PROBLEM DESCRIPTION: Write out the records below once more, exactly as they stand.

TASK INPUTS:

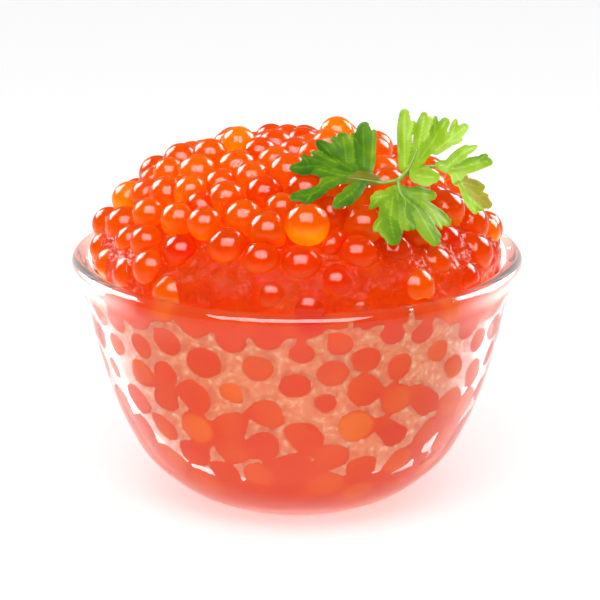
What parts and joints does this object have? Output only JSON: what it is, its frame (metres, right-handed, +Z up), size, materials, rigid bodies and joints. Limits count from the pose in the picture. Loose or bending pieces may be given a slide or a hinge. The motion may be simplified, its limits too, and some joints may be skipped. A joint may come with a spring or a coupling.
{
  "type": "glass bowl of salmon roe",
  "caption": "Small flared glass bowl heaped with glossy orange salmon roe and topped with a sprig of parsley.",
  "frame": {"origin": "the middle of the bowl's flat foot, on the surface that it stands on", "axes": "+Z is up along the bowl's axis; +X is to the right and +Y points away from the pictured side, so the sprig lies at +X and -Y"},
  "size_m": [0.065, 0.065, 0.0588],
  "materials": {
    "glass": "clear, polished, smooth",
    "roe": "wet, glossy, translucent orange eggs",
    "parsley": "fresh green leaf, soft sheen"
  },
  "bodies": {
    "root": {"glass_bowl": "glass", "roe_heap": "roe", "parsley_sprig": "parsley"}
  },
  "joints": []
}
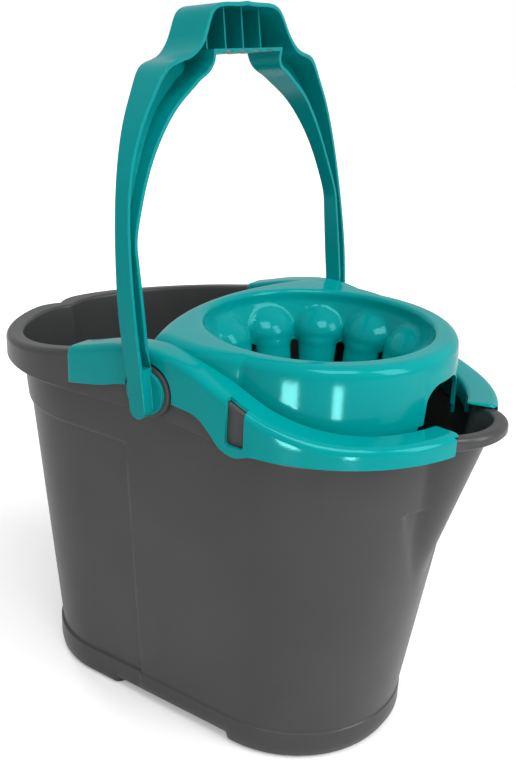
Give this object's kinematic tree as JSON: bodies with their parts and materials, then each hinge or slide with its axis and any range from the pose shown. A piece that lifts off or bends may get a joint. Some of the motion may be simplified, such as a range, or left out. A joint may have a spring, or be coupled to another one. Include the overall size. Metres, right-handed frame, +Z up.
{
  "type": "mop bucket",
  "caption": "Oval plastic mop bucket with a pouring spout, a clip-on ribbed wringer cup and a swinging bail handle.",
  "frame": {"origin": "on the floor, under the middle of the bucket's overall length and width", "axes": "+Z up; +X towards the pouring spout and the wringer; +Y across, along the handle's pivot axis"},
  "size_m": [0.3735, 0.2452, 0.4841],
  "materials": {
    "bucket_plastic": "satin-gloss dark grey polypropylene",
    "wringer_plastic": "glossy turquoise polypropylene",
    "handle_plastic": "glossy turquoise polypropylene"
  },
  "bodies": {
    "bucket": {"bucket": "bucket_plastic"},
    "wringer": {"wringer": "wringer_plastic"},
    "handle": {"handle": "handle_plastic"}
  },
  "joints": [
    {"name": "handle_swing", "type": "hinge", "parent": "bucket", "child": "handle", "pos_m": [0.003, 0, 0.262], "axis": [0, 1, 0], "range_deg": [-76, 120]},
    {"name": "wringer_lift", "type": "slide", "parent": "bucket", "child": "wringer", "axis": [0, 0, 1], "range_m": [0, 0.055]}
  ]
}
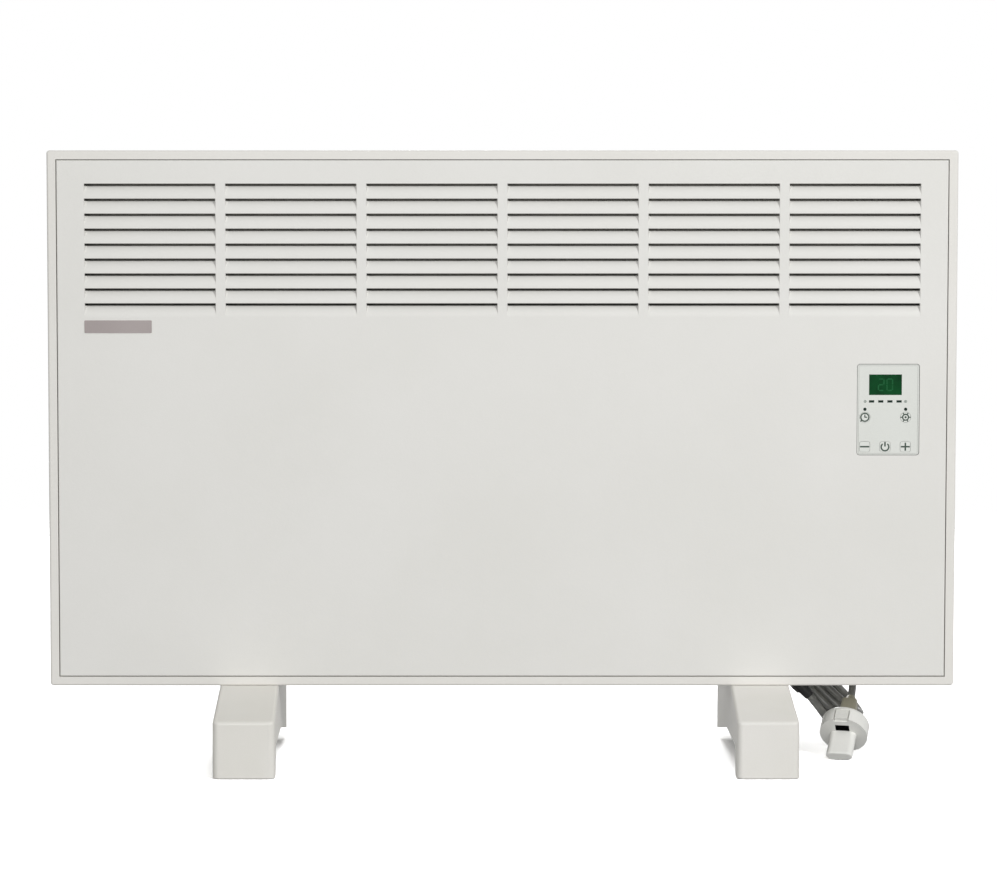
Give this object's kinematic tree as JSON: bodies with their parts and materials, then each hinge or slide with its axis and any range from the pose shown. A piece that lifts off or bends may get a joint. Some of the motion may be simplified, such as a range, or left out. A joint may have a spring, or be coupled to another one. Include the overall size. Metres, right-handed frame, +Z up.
{
  "type": "panel convector heater",
  "caption": "Slim white panel convector heater on two moulded feet, with louvred front, touch control unit, finned element inside, and a tied lead with plug",
  "frame": {"origin": "on the floor under the middle of the heater, between the two feet", "axes": "+X to the viewer's right along the casing, +Y from the louvred front to the back, +Z up"},
  "size_m": [0.762, 0.235, 0.517],
  "materials": {
    "casing_paint": "satin powder coat, warm off-white",
    "panel_paint": "satin powder coat, warm off-white",
    "back_paint": "satin powder coat",
    "foot_plastic": "fine satin moulding, off-white",
    "plate": "matt printed foil on plastic, bare",
    "fascia_plastic": "satin white moulding",
    "display": "smoked window",
    "light_pipe": "tinted light guide",
    "grey_plastic": "moulded, plain",
    "dark_plastic": "moulded, plain",
    "white_plastic": "moulded, plain",
    "circuit_board": "solder mask on laminate",
    "steel": "zinc plated",
    "spring_steel": "phosphated",
    "aluminium_fin": "extruded, plain",
    "brass_terminal": "turned",
    "nickel": "nickel plated",
    "ceramic_white": "unglazed",
    "rubber_black": "moulded",
    "wire_cover": "silicone sleeve",
    "cord_cover": "round flexible sheath, grey",
    "plug_plastic": "satin moulding, pale grey",
    "plug_cap_plastic": "plain moulding, beige"
  },
  "bodies": {
    "root": {"air_guide": "steel", "air_guide_right": "steel", "board_standoffs": "white_plastic", "casing_shell": "casing_paint", "control_bezel": "fascia_plastic", "control_board": "circuit_board", "control_fascia": "fascia_plastic", "control_housing": "grey_plastic", "cord_gland": "dark_plastic", "cord_hank": "cord_cover", "cord_lead_in": "cord_cover", "cord_lead_out": "cord_cover", "cord_tail": "cord_cover", "cord_tie": "dark_plastic", "cover_screws": "steel", "display_module": "dark_plastic", "display_window": "display", "earth_nut": "steel", "earth_stud": "steel", "element_bracket_left": "steel", "element_bracket_right": "steel", "element_insulators": "ceramic_white", "element_terminals": "brass_terminal", "foot_buffers": "rubber_black", "foot_left": "foot_plastic", "foot_nuts": "steel", "foot_pads": "rubber_black", "foot_right": "foot_plastic", "foot_screws": "steel", "front_panel": "panel_paint", "gland_nut": "dark_plastic", "heating_element": "aluminium_fin", "indicator_lights": "light_pipe", "internal_wires": "wire_cover", "key_switches": "dark_plastic", "level_lights": "light_pipe", "nameplate": "plate", "overheat_cutout": "dark_plastic", "panel_clips": "spring_steel", "plug_body": "plug_plastic", "plug_cap": "plug_plastic", "plug_earth_strips": "nickel", "plug_grip": "plug_cap_plastic", "plug_pins": "nickel", "power_board": "circuit_board", "power_parts": "dark_plastic", "rear_cover": "back_paint", "room_sensor": "dark_plastic", "terminal_block": "white_plastic"},
    "key_minus": {"key_minus": "fascia_plastic"},
    "key_power": {"key_power": "fascia_plastic"},
    "key_plus": {"key_plus": "fascia_plastic"},
    "key_timer": {"key_timer": "fascia_plastic"},
    "key_mode": {"key_mode": "fascia_plastic"}
  },
  "joints": [
    {"name": "key_minus_press", "type": "slide", "parent": "root", "child": "key_minus", "axis": [0, 1, 0], "range_m": [0, 0.0004], "stiffness_N_per_m": 800},
    {"name": "key_power_press", "type": "slide", "parent": "root", "child": "key_power", "axis": [0, 1, 0], "range_m": [0, 0.0004], "stiffness_N_per_m": 800},
    {"name": "key_plus_press", "type": "slide", "parent": "root", "child": "key_plus", "axis": [0, 1, 0], "range_m": [0, 0.0004], "stiffness_N_per_m": 800},
    {"name": "key_timer_press", "type": "slide", "parent": "root", "child": "key_timer", "axis": [0, 1, 0], "range_m": [0, 0.0004], "stiffness_N_per_m": 800},
    {"name": "key_mode_press", "type": "slide", "parent": "root", "child": "key_mode", "axis": [0, 1, 0], "range_m": [0, 0.0004], "stiffness_N_per_m": 800}
  ]
}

FINAL RESULT:
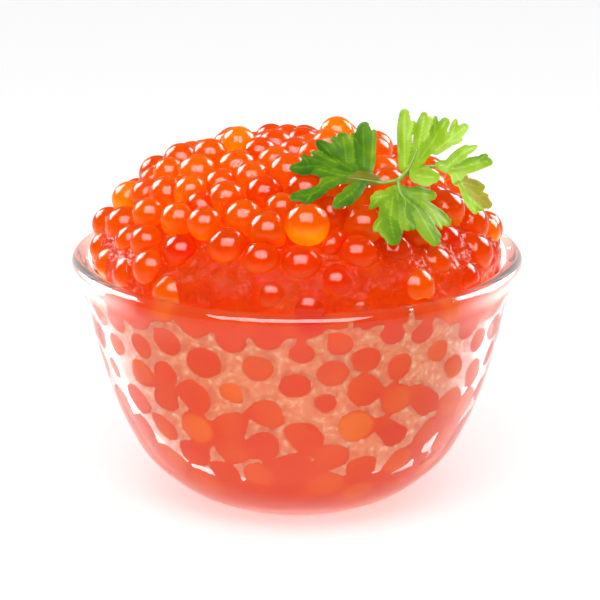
What parts and joints does this object have? Output only JSON: what it is, its frame (metres, right-handed, +Z up), size, materials, rigid bodies and joints. Limits count from the pose in the picture. Loose or bending pieces may be given a slide or a hinge. The motion may be simplified, its limits too, and some joints may be skipped. A joint may come with a spring or a coupling.
{
  "type": "glass bowl of salmon roe",
  "caption": "Small flared glass bowl heaped with glossy orange salmon roe and topped with a sprig of parsley.",
  "frame": {"origin": "the middle of the bowl's flat foot, on the surface that it stands on", "axes": "+Z is up along the bowl's axis; +X is to the right and +Y points away from the pictured side, so the sprig lies at +X and -Y"},
  "size_m": [0.065, 0.065, 0.0588],
  "materials": {
    "glass": "clear, polished, smooth",
    "roe": "wet, glossy, translucent orange eggs",
    "parsley": "fresh green leaf, soft sheen"
  },
  "bodies": {
    "root": {"glass_bowl": "glass", "roe_heap": "roe", "parsley_sprig": "parsley"}
  },
  "joints": []
}
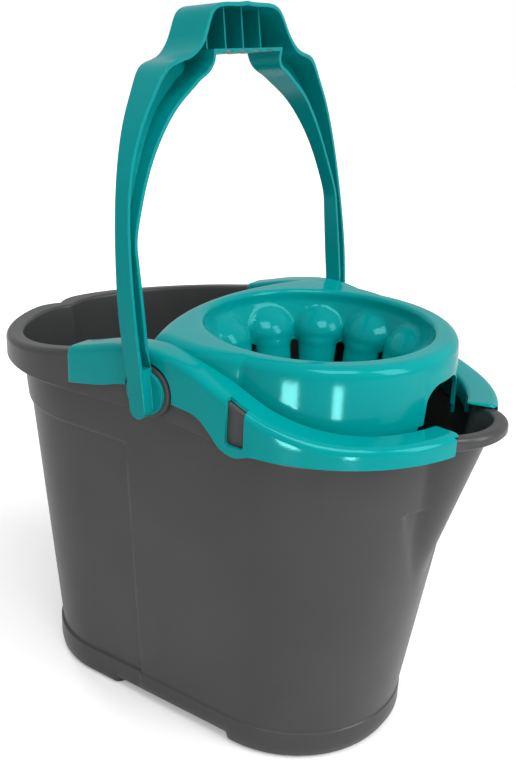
Give this object's kinematic tree as JSON: bodies with their parts and materials, then each hinge or slide with its axis and any range from the pose shown. A piece that lifts off or bends may get a joint. Some of the motion may be simplified, such as a range, or left out. A joint may have a spring, or be coupled to another one. Include the overall size. Metres, right-handed frame, +Z up.
{
  "type": "mop bucket",
  "caption": "Oval plastic mop bucket with a pouring spout, a clip-on ribbed wringer cup and a swinging bail handle.",
  "frame": {"origin": "on the floor, under the middle of the bucket's overall length and width", "axes": "+Z up; +X towards the pouring spout and the wringer; +Y across, along the handle's pivot axis"},
  "size_m": [0.3735, 0.2452, 0.4841],
  "materials": {
    "bucket_plastic": "satin-gloss dark grey polypropylene",
    "wringer_plastic": "glossy turquoise polypropylene",
    "handle_plastic": "glossy turquoise polypropylene"
  },
  "bodies": {
    "bucket": {"bucket": "bucket_plastic"},
    "wringer": {"wringer": "wringer_plastic"},
    "handle": {"handle": "handle_plastic"}
  },
  "joints": [
    {"name": "handle_swing", "type": "hinge", "parent": "bucket", "child": "handle", "pos_m": [0.003, 0, 0.262], "axis": [0, 1, 0], "range_deg": [-76, 120]},
    {"name": "wringer_lift", "type": "slide", "parent": "bucket", "child": "wringer", "axis": [0, 0, 1], "range_m": [0, 0.055]}
  ]
}
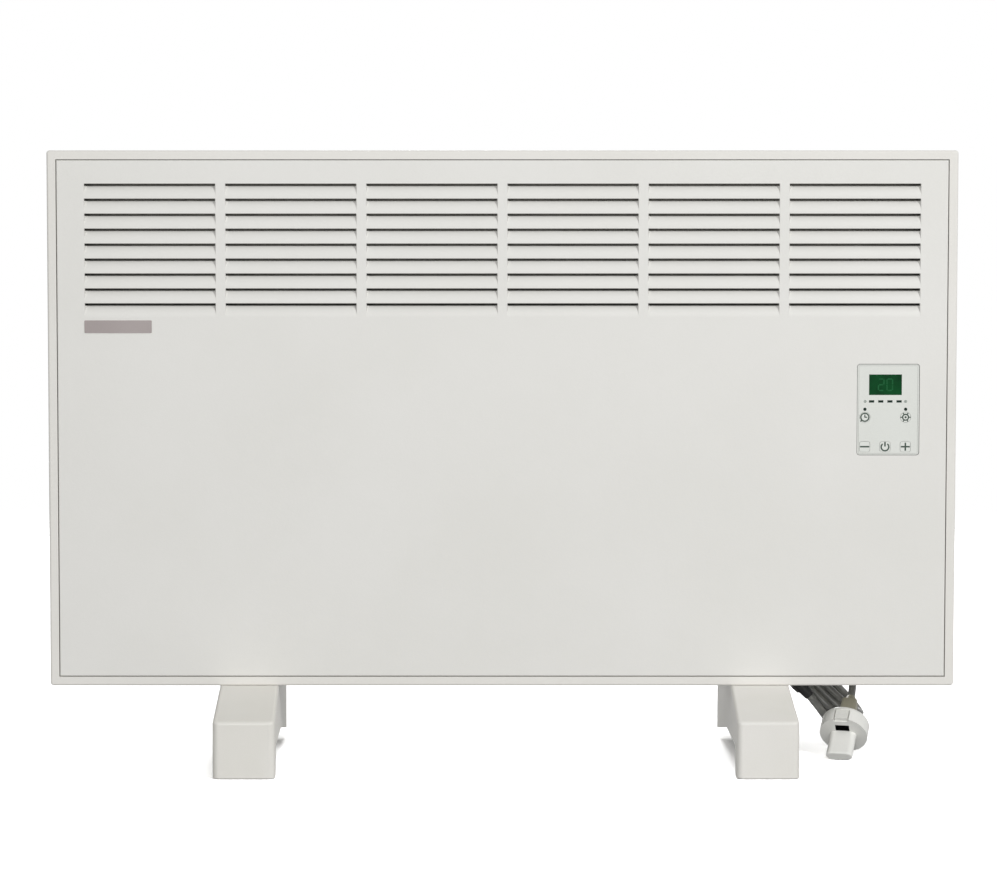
Give this object's kinematic tree as JSON: bodies with their parts and materials, then each hinge or slide with its axis and any range from the pose shown. A piece that lifts off or bends may get a joint. Some of the motion may be simplified, such as a range, or left out. A joint may have a spring, or be coupled to another one. Include the overall size. Metres, right-handed frame, +Z up.
{
  "type": "panel convector heater",
  "caption": "Slim white panel convector heater on two moulded feet, with louvred front, touch control unit, finned element inside, and a tied lead with plug",
  "frame": {"origin": "on the floor under the middle of the heater, between the two feet", "axes": "+X to the viewer's right along the casing, +Y from the louvred front to the back, +Z up"},
  "size_m": [0.762, 0.235, 0.517],
  "materials": {
    "casing_paint": "satin powder coat, warm off-white",
    "panel_paint": "satin powder coat, warm off-white",
    "back_paint": "satin powder coat",
    "foot_plastic": "fine satin moulding, off-white",
    "plate": "matt printed foil on plastic, bare",
    "fascia_plastic": "satin white moulding",
    "display": "smoked window",
    "light_pipe": "tinted light guide",
    "grey_plastic": "moulded, plain",
    "dark_plastic": "moulded, plain",
    "white_plastic": "moulded, plain",
    "circuit_board": "solder mask on laminate",
    "steel": "zinc plated",
    "spring_steel": "phosphated",
    "aluminium_fin": "extruded, plain",
    "brass_terminal": "turned",
    "nickel": "nickel plated",
    "ceramic_white": "unglazed",
    "rubber_black": "moulded",
    "wire_cover": "silicone sleeve",
    "cord_cover": "round flexible sheath, grey",
    "plug_plastic": "satin moulding, pale grey",
    "plug_cap_plastic": "plain moulding, beige"
  },
  "bodies": {
    "root": {"air_guide": "steel", "air_guide_right": "steel", "board_standoffs": "white_plastic", "casing_shell": "casing_paint", "control_bezel": "fascia_plastic", "control_board": "circuit_board", "control_fascia": "fascia_plastic", "control_housing": "grey_plastic", "cord_gland": "dark_plastic", "cord_hank": "cord_cover", "cord_lead_in": "cord_cover", "cord_lead_out": "cord_cover", "cord_tail": "cord_cover", "cord_tie": "dark_plastic", "cover_screws": "steel", "display_module": "dark_plastic", "display_window": "display", "earth_nut": "steel", "earth_stud": "steel", "element_bracket_left": "steel", "element_bracket_right": "steel", "element_insulators": "ceramic_white", "element_terminals": "brass_terminal", "foot_buffers": "rubber_black", "foot_left": "foot_plastic", "foot_nuts": "steel", "foot_pads": "rubber_black", "foot_right": "foot_plastic", "foot_screws": "steel", "front_panel": "panel_paint", "gland_nut": "dark_plastic", "heating_element": "aluminium_fin", "indicator_lights": "light_pipe", "internal_wires": "wire_cover", "key_switches": "dark_plastic", "level_lights": "light_pipe", "nameplate": "plate", "overheat_cutout": "dark_plastic", "panel_clips": "spring_steel", "plug_body": "plug_plastic", "plug_cap": "plug_plastic", "plug_earth_strips": "nickel", "plug_grip": "plug_cap_plastic", "plug_pins": "nickel", "power_board": "circuit_board", "power_parts": "dark_plastic", "rear_cover": "back_paint", "room_sensor": "dark_plastic", "terminal_block": "white_plastic"},
    "key_minus": {"key_minus": "fascia_plastic"},
    "key_power": {"key_power": "fascia_plastic"},
    "key_plus": {"key_plus": "fascia_plastic"},
    "key_timer": {"key_timer": "fascia_plastic"},
    "key_mode": {"key_mode": "fascia_plastic"}
  },
  "joints": [
    {"name": "key_minus_press", "type": "slide", "parent": "root", "child": "key_minus", "axis": [0, 1, 0], "range_m": [0, 0.0004], "stiffness_N_per_m": 800},
    {"name": "key_power_press", "type": "slide", "parent": "root", "child": "key_power", "axis": [0, 1, 0], "range_m": [0, 0.0004], "stiffness_N_per_m": 800},
    {"name": "key_plus_press", "type": "slide", "parent": "root", "child": "key_plus", "axis": [0, 1, 0], "range_m": [0, 0.0004], "stiffness_N_per_m": 800},
    {"name": "key_timer_press", "type": "slide", "parent": "root", "child": "key_timer", "axis": [0, 1, 0], "range_m": [0, 0.0004], "stiffness_N_per_m": 800},
    {"name": "key_mode_press", "type": "slide", "parent": "root", "child": "key_mode", "axis": [0, 1, 0], "range_m": [0, 0.0004], "stiffness_N_per_m": 800}
  ]
}